An approximately 220-m thick sequence of Early Cretaceous flood basalts (the Rajmahal Basalt Group) crop out over some 4300 km2 in Bihar, eastern India, forming the leading edge of a seaward-dipping reflector sequence emplaced during the break-up of India and Australia/East-Antarctica. Geochemical data support a division of the basalts and associated dykes into high-Ca and low-Ca magma types. High-Ca tholeiites have CaO contents >10.0 wt%, mg# 50.3–59.6 and K2O 0.11–0.55 wt%. LaNb ranges from 1.29 to 3.62. Rocks of the low-Ca magma type have ≤ 10.5 wt% CaO, mg# 52.1–70.7 and K2O 0.26–1.1 wt%. LaNb is between 1.6 and 3.29. These element abundances and ratios are similar to those of Cretaceous tholeiites from the central Kerguelen Plateau (ODP Site 120–749).

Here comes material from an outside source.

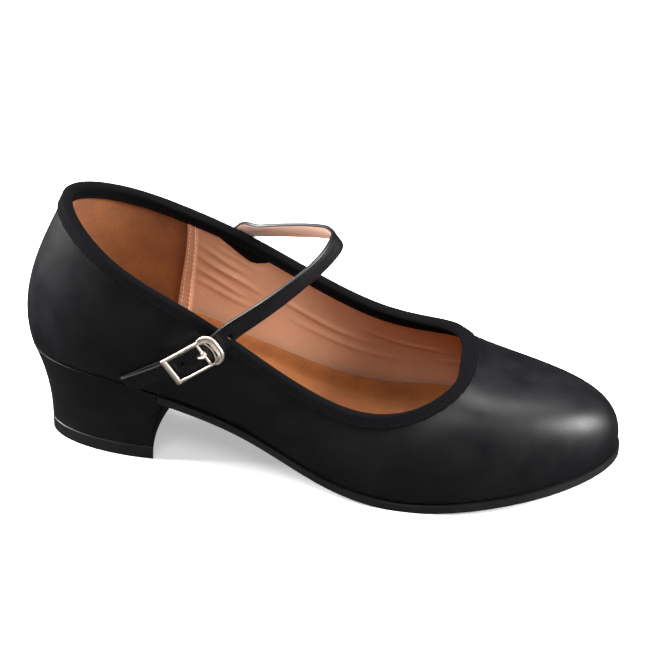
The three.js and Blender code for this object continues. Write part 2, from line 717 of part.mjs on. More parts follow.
// The prong turns on the bar and its point bends round into the strap's hole on one arc.
const sleeveInner = barRadius + sleeveRoom;
const sleeveProfile = [
  [sleeveInner, -1.2], [sleeveOuter, -1.2], [sleeveOuter, 1.2], [sleeveInner, 1.2], [sleeveInner, -1.2],
];
const sleeve = new THREE.LatheGeometry(sleeveProfile.map(([r, y]) => new THREE.Vector2(r, y)), 20);
sleeve.translate(crossBarAt, 0, barZ);
const prongArc = [[1, 150], [2.6, 152], [3.6, 160], ...stationsOf(170, 221, 5).map((a) => [prongReach, a])];
const prongPoints = prongArc.map(([r, degrees]) => {
  const angle = radians(degrees);
  return vec(crossBarAt + r * Math.cos(angle), 0, barZ + r * Math.sin(angle));
});

function wire(points, radius) {
  const rings = points.map((p, i) => {
    const before = points[Math.max(i - 1, 0)];
    const after = points[Math.min(i + 1, points.length - 1)];
    const along = after.clone().sub(before).normalize();
    const side = vec(0, 1, 0);
    const up = along.clone().cross(side);
    return stationsOf(0, 0.875, 7).map((turn) => p.clone()
      .addScaledVector(side, radius * Math.cos(turn * 2 * Math.PI))
      .addScaledVector(up, radius * Math.sin(turn * 2 * Math.PI)));
  });
  return loft(rings);
}
addPiece('buckle_prong', join(geometryOf(manifoldOf(sleeve)), [wire(prongPoints, prongRadius)]), nickel, buckle);

// ---- Chape: the short fixed strap under the tail, with an elastic loop for the buckle's bar ----
const chapeStand = gap + upperThickness / 2;
const chapeEnd = fromBuckle(-3);
const chapeControls = sideRun([
  [tail.x - 2, tail.z - 1.5, chapeStand], [keeper.x, keeper.z, chapeStand], [chapeEnd.x, chapeEnd.z, chapeStand],
], -1);
const chapeFrames = runFrames(chapeControls, 0, 0, 14);
addPiece('chape_strap', strip(chapeFrames, -upperThickness / 2, upperThickness / 2, strapWidth - 0.8), blackLeather);

const tape = 0.4;
const tapeTop = -strapHalf - 0.2;
const tapeBottom = bladeZ - bladeThickness / 2 - 0.2;
const loopEnd = bladeX + 0.7 + 0.3;
const elasticOutline = new THREE.Shape();
elasticOutline.moveTo(-9, tapeTop - tape);
elasticOutline.lineTo(-9, tapeTop);
elasticOutline.lineTo(loopEnd, tapeTop);
elasticOutline.lineTo(loopEnd + tape, tapeTop - tape);
elasticOutline.lineTo(loopEnd + tape, tapeBottom);
elasticOutline.lineTo(loopEnd, tapeBottom - tape);
elasticOutline.lineTo(-2.4, tapeBottom - tape);
elasticOutline.lineTo(-2.4, tapeBottom);
elasticOutline.lineTo(loopEnd, tapeBottom);
elasticOutline.lineTo(loopEnd, tapeTop - tape);
const elasticWidth = strapWidth - 1.5;
const elastic = new THREE.ExtrudeGeometry(elasticOutline, { depth: elasticWidth, bevelEnabled: false });
elastic.rotateX(Math.PI / 2);
elastic.translate(0, elasticWidth / 2, 0);
addPiece('chape_elastic', geometryOf(manifoldOf(elastic)), blackLeather, buckle);

export default shoe;
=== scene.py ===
import math

import bpy
import numpy as np
from mathutils import Matrix, Vector


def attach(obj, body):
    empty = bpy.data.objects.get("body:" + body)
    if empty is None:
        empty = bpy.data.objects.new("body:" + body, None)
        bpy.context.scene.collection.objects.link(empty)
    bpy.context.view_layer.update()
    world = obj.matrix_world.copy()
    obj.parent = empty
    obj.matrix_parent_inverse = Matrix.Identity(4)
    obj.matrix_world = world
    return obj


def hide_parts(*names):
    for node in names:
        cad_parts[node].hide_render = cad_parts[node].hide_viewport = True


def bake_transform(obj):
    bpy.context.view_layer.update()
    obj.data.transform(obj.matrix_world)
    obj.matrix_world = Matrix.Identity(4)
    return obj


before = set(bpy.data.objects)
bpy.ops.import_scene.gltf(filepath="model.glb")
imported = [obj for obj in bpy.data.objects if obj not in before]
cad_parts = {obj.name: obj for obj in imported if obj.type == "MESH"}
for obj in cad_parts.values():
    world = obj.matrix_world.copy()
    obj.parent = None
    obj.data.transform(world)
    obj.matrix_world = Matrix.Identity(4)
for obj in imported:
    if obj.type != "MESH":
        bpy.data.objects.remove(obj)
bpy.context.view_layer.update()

# ---- Camera, floor and lights ----
# A long lens looks down on the shoe from in front of its outer side. The floor is plain and
# pale, and large soft boxes stand over the shoe, to its left and behind it.
turn, rise, tilt = (math.radians(a) for a in (8.16, 32.0, 0.82))
aim = Vector((0.09276, 0.0, 0.06032))
back = Vector((math.sin(turn) * math.cos(rise), -math.cos(turn) * math.cos(rise), math.sin(rise)))
level = Vector((math.cos(turn), math.sin(turn), 0))
upright = back.cross(level)
right = level * math.cos(tilt) + upright * math.sin(tilt)
above = upright * math.cos(tilt) - level * math.sin(tilt)
camera_data = bpy.data.cameras.new("camera")
camera_data.lens = 154.67
camera_data.sensor_width = 36
camera = bpy.data.objects.new("camera", camera_data)
bpy.context.scene.collection.objects.link(camera)
stand_off = Matrix.Translation(aim + back * 1.14775)
camera.matrix_world = stand_off @ Matrix((right, above, back)).transposed().to_4x4()
bpy.context.scene.camera = camera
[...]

Plate reconstructions indicate that the plateau lay adjacent to the Indian continental margin during Early Cretaceous times. It is shown that certain of the Rajmahal basalts (low-Ca magma type) have been contaminated by Indian upper crust, whilst others (high-Ca lavas) retain the near-flat mantle-normalized trace element patterns of oceanic plateau tholeiites.